Highlights & Insights¶
- Converting non-differentiable discrete gain into differentiable energy expectations: This is the most ingenious contribution. Rewriting the rugged NBV objective into a structured Hamiltonian allows for smooth gradients, fundamentally explaining the advantage over Powell/COBYLA.
- Physically-driven qubit allocation and entanglement topology: Allocating qubits and connections based on the actual physical dependencies of the parameters (10 bits for dir/dist/adj/orient) minimizes circuit depth while matching problem structure.
- Bidirectional alternating entanglement allows bidirectional information flow between parameters, providing a way to express deep coupling in shallow NISQ-friendly circuits.
Limitations & Future Work¶
- Proof of Concept in 2D: The work is limited to 2D environments and simplified sensor models without 3D complexity or realistic sensor noise.
- Simulated Execution: All experiments were conducted on the Qiskit Aer simulator; the impact of decoherence and gate errors on real NISQ hardware remains untested.

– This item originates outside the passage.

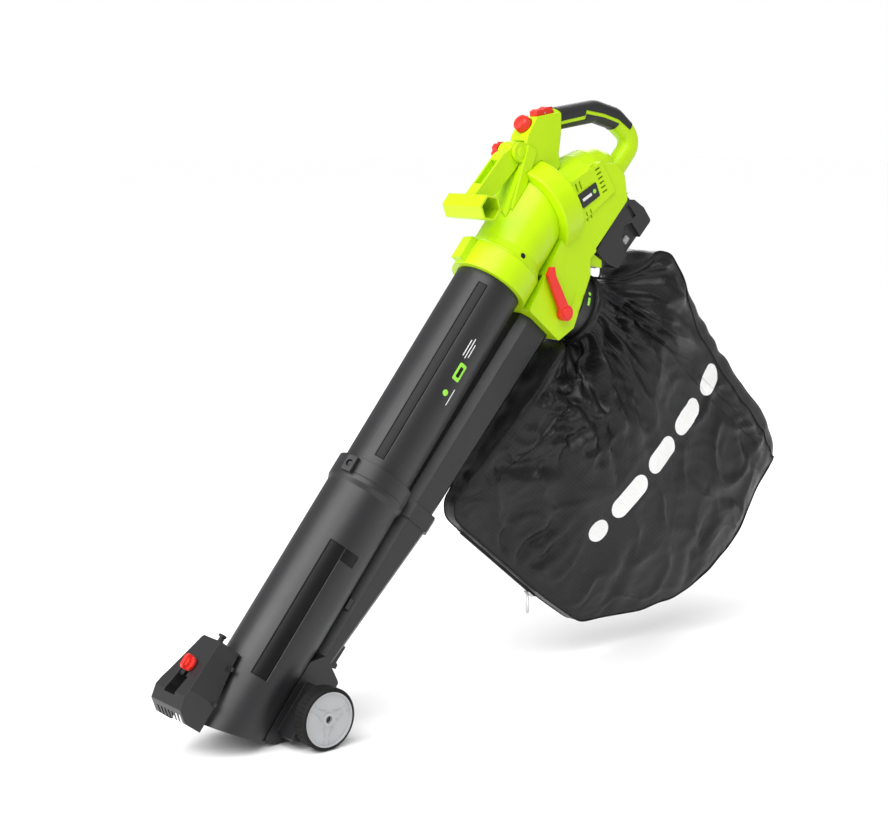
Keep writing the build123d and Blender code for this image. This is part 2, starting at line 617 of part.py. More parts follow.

- Empirical Attribution: While gains are clear, some may stem from the "differentiable energy landscape" formulation rather than quantum advantage itself; more rigorous comparisons against strengthened classical baselines are needed.
Related Work & Insights¶
- vs. Classical NBV (RH-NBV, frontier-based): While classical methods rely on heuristics and are prone to local optima, the quantum approach uses superposition for parallel evaluation and entanglement to capture parameter coupling.
- vs. Quantum Computer Vision: Most existing work uses Ising/QUBO models for adiabatic quantum computing; this work utilizes the Variational Quantum Algorithm (VQE) framework and is the first application to information-driven view planning.
Rating¶
- Novelty: ⭐⭐⭐⭐⭐ First introduction of hybrid quantum-classical variational frameworks to NBV.
- Experimental Thoroughness: ⭐⭐⭐⭐ Solid multi-scenario comparisons and dual-dimension ablations, though limited to 2D simulation.
- Writing Quality: ⭐⭐⭐⭐ Clear formulas and logic.
- Value: ⭐⭐⭐⭐ Significant directional value for quantum computing in robotic perception.